Available records:
* * *
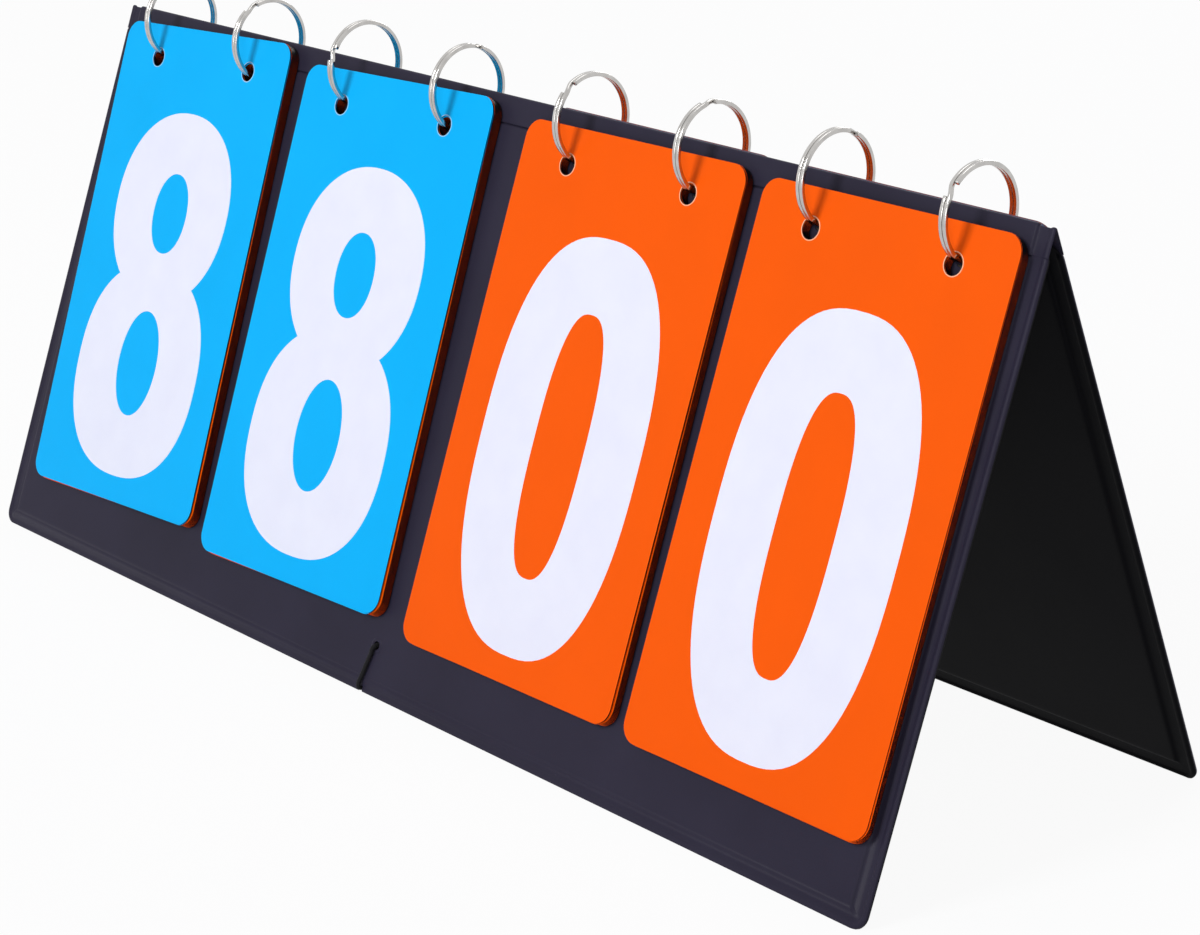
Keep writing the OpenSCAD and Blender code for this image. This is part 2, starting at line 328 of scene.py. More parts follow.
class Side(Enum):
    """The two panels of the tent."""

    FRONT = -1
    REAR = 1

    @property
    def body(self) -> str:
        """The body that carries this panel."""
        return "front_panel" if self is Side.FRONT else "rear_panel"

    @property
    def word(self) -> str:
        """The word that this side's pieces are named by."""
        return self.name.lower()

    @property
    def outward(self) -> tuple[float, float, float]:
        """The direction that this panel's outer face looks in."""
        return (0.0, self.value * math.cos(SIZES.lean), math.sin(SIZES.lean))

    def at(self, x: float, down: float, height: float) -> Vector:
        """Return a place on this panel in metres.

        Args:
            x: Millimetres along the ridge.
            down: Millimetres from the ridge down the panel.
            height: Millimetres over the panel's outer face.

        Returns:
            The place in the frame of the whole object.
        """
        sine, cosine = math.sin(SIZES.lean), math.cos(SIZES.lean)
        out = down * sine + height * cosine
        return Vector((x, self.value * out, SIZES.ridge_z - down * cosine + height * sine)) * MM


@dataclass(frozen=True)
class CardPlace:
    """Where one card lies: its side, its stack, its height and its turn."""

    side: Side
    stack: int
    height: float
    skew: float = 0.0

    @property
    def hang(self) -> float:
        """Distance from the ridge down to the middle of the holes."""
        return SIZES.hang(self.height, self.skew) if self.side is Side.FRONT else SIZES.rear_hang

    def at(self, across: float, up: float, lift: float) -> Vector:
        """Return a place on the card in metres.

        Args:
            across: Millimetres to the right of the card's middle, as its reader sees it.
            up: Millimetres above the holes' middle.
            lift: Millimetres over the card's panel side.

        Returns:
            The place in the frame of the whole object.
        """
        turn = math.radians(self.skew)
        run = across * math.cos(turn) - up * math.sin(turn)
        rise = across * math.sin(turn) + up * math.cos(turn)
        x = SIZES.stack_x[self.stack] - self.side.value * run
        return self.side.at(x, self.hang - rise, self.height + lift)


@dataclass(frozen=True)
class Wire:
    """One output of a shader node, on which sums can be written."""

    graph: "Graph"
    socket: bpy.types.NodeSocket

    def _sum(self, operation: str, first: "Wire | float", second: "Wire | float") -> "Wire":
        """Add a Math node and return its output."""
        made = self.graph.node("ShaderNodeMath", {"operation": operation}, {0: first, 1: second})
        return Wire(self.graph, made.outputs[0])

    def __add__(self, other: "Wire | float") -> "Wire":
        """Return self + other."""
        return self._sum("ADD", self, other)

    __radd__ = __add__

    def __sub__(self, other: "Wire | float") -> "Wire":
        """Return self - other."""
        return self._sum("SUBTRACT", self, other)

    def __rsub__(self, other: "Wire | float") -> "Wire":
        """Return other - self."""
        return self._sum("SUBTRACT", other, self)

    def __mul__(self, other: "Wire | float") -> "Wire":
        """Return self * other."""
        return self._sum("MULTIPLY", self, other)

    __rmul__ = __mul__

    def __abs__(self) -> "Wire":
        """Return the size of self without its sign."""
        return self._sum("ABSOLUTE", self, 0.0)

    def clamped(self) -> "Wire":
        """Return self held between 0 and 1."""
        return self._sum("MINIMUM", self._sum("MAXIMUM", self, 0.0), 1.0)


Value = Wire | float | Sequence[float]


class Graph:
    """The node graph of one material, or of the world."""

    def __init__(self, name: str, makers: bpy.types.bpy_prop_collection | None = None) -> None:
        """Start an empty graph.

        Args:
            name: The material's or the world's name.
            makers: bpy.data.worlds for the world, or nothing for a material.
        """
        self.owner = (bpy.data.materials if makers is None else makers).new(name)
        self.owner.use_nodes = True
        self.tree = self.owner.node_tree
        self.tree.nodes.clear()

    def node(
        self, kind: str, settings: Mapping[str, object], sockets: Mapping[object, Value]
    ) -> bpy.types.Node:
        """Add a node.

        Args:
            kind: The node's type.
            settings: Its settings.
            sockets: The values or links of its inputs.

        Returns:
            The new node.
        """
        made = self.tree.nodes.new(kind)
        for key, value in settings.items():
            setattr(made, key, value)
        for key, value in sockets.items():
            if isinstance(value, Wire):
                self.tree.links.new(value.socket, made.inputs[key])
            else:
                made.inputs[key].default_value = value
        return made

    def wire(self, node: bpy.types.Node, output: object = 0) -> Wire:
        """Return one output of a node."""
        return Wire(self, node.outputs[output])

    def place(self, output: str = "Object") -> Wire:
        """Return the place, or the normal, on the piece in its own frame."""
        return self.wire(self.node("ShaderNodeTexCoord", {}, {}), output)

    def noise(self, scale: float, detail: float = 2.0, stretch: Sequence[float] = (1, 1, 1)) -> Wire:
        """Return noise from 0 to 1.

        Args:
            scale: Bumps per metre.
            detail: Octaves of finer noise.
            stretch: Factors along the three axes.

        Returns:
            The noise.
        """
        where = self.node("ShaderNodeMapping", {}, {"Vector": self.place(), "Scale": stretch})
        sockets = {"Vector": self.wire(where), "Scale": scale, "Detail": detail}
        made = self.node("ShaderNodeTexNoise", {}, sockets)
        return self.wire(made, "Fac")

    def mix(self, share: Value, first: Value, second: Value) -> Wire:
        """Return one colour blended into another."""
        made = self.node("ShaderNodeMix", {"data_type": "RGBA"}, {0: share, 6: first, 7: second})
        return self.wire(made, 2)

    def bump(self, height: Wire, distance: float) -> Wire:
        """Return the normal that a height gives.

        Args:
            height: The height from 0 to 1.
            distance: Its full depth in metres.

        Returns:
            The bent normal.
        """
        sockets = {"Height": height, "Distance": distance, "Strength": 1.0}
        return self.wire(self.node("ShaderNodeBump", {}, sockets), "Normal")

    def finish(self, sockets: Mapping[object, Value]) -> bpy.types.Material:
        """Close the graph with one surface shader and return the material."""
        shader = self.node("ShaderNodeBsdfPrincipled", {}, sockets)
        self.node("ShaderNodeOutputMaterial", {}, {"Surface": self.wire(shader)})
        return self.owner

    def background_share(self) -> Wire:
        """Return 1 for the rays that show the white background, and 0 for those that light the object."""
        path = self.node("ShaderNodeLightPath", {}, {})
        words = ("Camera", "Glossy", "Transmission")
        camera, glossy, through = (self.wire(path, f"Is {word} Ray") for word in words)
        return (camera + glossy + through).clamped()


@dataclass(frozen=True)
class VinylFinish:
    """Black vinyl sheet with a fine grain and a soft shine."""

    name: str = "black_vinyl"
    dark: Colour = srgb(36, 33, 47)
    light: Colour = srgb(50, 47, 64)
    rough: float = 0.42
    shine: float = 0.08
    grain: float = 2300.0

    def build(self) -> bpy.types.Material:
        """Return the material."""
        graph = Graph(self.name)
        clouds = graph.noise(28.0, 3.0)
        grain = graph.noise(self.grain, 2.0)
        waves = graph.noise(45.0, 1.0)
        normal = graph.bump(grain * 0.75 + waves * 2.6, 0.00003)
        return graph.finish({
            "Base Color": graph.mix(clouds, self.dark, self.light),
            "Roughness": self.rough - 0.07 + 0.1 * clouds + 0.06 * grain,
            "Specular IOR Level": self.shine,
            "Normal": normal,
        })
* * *
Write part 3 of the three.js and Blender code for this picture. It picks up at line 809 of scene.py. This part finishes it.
* * *
Required task: Extract only the lines from the line with "Keep writing the" through the line with "skew: float = 0.0", keeping both end lines exactly as they are.

Answer to this problem:
Keep writing the OpenSCAD and Blender code for this image. This is part 2, starting at line 328 of scene.py. More parts follow.
class Side(Enum):
    """The two panels of the tent."""

    FRONT = -1
    REAR = 1

    @property
    def body(self) -> str:
        """The body that carries this panel."""
        return "front_panel" if self is Side.FRONT else "rear_panel"

    @property
    def word(self) -> str:
        """The word that this side's pieces are named by."""
        return self.name.lower()

    @property
    def outward(self) -> tuple[float, float, float]:
        """The direction that this panel's outer face looks in."""
        return (0.0, self.value * math.cos(SIZES.lean), math.sin(SIZES.lean))

    def at(self, x: float, down: float, height: float) -> Vector:
        """Return a place on this panel in metres.

        Args:
            x: Millimetres along the ridge.
            down: Millimetres from the ridge down the panel.
            height: Millimetres over the panel's outer face.

        Returns:
            The place in the frame of the whole object.
        """
        sine, cosine = math.sin(SIZES.lean), math.cos(SIZES.lean)
        out = down * sine + height * cosine
        return Vector((x, self.value * out, SIZES.ridge_z - down * cosine + height * sine)) * MM


@dataclass(frozen=True)
class CardPlace:
    """Where one card lies: its side, its stack, its height and its turn."""

    side: Side
    stack: int
    height: float
    skew: float = 0.0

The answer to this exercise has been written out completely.